Start of Data block

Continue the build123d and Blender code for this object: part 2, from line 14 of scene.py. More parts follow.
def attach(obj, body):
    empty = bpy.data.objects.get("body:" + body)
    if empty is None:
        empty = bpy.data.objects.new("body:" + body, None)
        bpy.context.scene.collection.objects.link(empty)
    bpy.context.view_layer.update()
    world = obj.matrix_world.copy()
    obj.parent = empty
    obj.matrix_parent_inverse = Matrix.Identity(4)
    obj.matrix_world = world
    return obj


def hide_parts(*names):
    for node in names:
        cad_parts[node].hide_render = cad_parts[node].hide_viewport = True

End of Data block

## Task
Print the listing above in full, exactly as it is.

## Result for this task
Continue the build123d and Blender code for this object: part 2, from line 14 of scene.py. More parts follow.
def attach(obj, body):
    empty = bpy.data.objects.get("body:" + body)
    if empty is None:
        empty = bpy.data.objects.new("body:" + body, None)
        bpy.context.scene.collection.objects.link(empty)
    bpy.context.view_layer.update()
    world = obj.matrix_world.copy()
    obj.parent = empty
    obj.matrix_parent_inverse = Matrix.Identity(4)
    obj.matrix_world = world
    return obj


def hide_parts(*names):
    for node in names:
        cad_parts[node].hide_render = cad_parts[node].hide_viewport = True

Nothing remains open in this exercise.